| SUPPLIED INFORMATION |

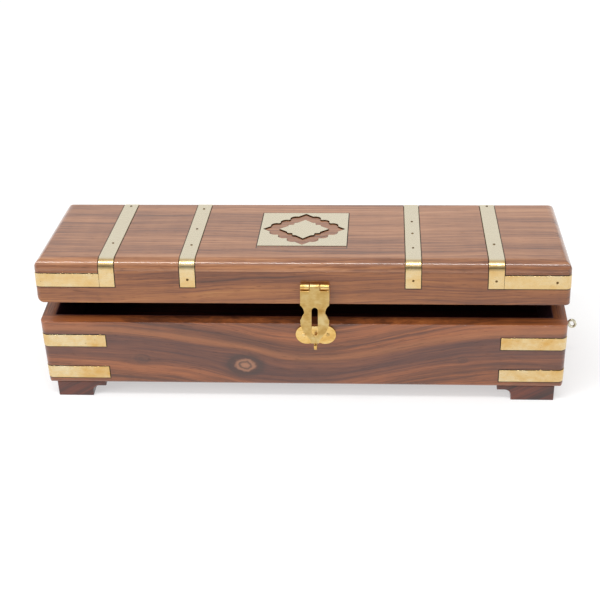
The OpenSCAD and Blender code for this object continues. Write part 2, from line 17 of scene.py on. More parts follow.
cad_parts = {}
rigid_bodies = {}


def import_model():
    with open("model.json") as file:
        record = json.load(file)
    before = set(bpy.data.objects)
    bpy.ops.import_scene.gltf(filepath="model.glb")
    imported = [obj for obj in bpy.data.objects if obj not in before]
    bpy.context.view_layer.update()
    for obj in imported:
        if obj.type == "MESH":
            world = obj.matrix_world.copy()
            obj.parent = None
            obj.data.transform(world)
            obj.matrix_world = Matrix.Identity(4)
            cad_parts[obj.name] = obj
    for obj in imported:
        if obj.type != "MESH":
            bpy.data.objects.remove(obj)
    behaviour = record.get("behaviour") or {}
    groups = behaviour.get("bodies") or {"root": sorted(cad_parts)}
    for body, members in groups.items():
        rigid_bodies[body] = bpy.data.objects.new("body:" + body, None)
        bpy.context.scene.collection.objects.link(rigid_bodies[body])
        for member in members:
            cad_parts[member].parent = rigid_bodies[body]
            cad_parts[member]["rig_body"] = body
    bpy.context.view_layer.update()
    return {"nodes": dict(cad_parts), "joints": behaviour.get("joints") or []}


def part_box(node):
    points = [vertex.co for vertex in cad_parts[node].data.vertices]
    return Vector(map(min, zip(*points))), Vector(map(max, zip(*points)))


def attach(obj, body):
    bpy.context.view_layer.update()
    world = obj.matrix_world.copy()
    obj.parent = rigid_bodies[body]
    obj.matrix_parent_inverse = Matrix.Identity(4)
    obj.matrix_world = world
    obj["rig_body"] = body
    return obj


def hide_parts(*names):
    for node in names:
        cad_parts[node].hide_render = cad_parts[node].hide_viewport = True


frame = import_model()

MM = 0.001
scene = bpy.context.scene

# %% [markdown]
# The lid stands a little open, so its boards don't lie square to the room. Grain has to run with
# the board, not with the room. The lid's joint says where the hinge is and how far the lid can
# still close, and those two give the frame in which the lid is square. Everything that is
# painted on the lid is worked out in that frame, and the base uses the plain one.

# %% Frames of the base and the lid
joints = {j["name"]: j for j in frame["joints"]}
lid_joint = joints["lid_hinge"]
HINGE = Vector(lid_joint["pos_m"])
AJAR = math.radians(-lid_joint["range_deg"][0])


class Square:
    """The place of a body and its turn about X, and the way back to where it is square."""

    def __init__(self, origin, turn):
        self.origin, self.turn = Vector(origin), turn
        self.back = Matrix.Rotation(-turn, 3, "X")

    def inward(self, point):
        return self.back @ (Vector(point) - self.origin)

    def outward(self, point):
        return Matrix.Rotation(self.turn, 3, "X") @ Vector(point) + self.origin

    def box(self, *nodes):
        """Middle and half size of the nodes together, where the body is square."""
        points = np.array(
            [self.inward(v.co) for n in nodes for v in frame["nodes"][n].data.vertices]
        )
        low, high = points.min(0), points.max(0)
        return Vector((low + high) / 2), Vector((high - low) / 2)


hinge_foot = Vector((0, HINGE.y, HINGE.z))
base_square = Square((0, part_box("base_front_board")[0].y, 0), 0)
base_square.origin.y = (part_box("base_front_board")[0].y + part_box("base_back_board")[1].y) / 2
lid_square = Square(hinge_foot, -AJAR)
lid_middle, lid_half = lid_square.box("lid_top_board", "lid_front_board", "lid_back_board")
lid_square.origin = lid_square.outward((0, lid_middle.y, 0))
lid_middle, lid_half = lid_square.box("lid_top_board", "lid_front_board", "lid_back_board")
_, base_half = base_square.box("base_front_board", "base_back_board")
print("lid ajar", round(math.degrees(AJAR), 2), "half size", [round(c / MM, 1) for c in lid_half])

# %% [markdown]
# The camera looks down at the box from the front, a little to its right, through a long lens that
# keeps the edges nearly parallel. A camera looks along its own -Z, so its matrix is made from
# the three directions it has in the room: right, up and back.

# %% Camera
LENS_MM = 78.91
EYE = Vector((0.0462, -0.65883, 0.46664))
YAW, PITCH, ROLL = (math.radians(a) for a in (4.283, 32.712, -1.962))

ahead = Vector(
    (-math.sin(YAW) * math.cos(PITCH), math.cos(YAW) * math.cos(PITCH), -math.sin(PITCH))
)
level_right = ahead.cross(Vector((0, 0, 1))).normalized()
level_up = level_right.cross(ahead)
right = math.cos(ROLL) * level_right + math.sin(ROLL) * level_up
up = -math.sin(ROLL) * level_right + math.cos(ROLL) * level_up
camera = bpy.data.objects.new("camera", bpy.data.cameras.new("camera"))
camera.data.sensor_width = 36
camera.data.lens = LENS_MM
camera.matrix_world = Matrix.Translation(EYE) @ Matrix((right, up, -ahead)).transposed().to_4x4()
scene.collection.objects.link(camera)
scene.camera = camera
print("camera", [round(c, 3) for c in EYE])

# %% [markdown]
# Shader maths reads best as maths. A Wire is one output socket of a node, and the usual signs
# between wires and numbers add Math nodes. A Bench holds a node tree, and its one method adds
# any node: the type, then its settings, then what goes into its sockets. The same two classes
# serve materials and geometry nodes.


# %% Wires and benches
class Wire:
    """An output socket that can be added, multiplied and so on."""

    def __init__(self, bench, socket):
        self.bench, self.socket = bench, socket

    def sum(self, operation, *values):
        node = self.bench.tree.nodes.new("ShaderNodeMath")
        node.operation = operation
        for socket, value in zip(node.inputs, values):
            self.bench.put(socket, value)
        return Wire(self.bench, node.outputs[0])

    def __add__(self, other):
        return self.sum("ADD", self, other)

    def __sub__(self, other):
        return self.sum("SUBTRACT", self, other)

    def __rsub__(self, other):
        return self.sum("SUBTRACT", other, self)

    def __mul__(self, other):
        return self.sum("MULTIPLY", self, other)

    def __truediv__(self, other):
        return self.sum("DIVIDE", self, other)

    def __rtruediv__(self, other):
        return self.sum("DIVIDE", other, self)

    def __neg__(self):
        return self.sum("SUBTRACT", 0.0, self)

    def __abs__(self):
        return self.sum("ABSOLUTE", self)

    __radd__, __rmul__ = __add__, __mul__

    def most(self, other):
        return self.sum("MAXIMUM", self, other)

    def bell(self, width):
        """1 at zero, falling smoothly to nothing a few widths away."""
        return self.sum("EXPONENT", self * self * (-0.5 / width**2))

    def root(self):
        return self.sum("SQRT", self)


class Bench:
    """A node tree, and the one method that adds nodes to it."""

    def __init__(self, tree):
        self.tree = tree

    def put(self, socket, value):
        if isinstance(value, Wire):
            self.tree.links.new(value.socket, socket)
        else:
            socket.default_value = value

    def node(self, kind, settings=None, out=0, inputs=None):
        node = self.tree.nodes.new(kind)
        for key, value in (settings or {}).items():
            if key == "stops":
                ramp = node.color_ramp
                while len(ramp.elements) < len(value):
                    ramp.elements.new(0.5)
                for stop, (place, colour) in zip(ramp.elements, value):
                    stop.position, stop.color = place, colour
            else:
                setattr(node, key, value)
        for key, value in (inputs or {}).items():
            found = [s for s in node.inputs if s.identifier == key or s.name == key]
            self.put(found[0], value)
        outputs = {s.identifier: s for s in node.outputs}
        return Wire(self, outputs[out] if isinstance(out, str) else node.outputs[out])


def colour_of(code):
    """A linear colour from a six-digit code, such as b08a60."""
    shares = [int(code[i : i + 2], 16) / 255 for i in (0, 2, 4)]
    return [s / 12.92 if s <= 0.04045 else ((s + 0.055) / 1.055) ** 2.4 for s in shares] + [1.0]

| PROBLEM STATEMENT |
Restate the first line and every line after it, word for word, stopping once the line with "for member in" is done.

| RESULT OF THIS TASK |
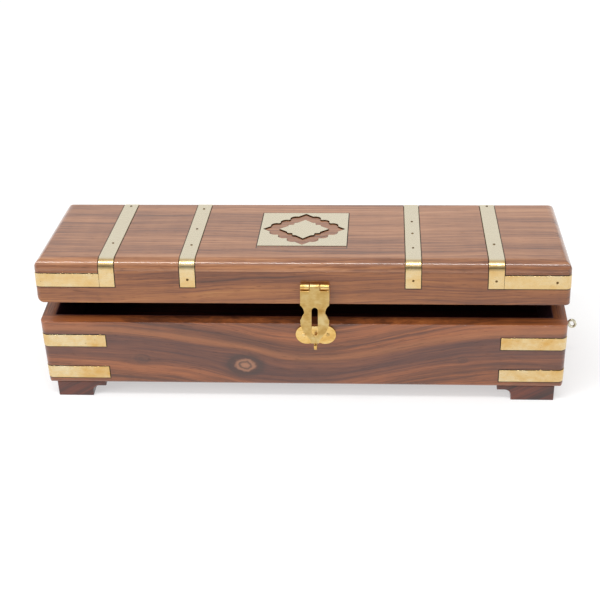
The OpenSCAD and Blender code for this object continues. Write part 2, from line 17 of scene.py on. More parts follow.
cad_parts = {}
rigid_bodies = {}


def import_model():
    with open("model.json") as file:
        record = json.load(file)
    before = set(bpy.data.objects)
    bpy.ops.import_scene.gltf(filepath="model.glb")
    imported = [obj for obj in bpy.data.objects if obj not in before]
    bpy.context.view_layer.update()
    for obj in imported:
        if obj.type == "MESH":
            world = obj.matrix_world.copy()
            obj.parent = None
            obj.data.transform(world)
            obj.matrix_world = Matrix.Identity(4)
            cad_parts[obj.name] = obj
    for obj in imported:
        if obj.type != "MESH":
            bpy.data.objects.remove(obj)
    behaviour = record.get("behaviour") or {}
    groups = behaviour.get("bodies") or {"root": sorted(cad_parts)}
    for body, members in groups.items():
        rigid_bodies[body] = bpy.data.objects.new("body:" + body, None)
        bpy.context.scene.collection.objects.link(rigid_bodies[body])
        for member in members:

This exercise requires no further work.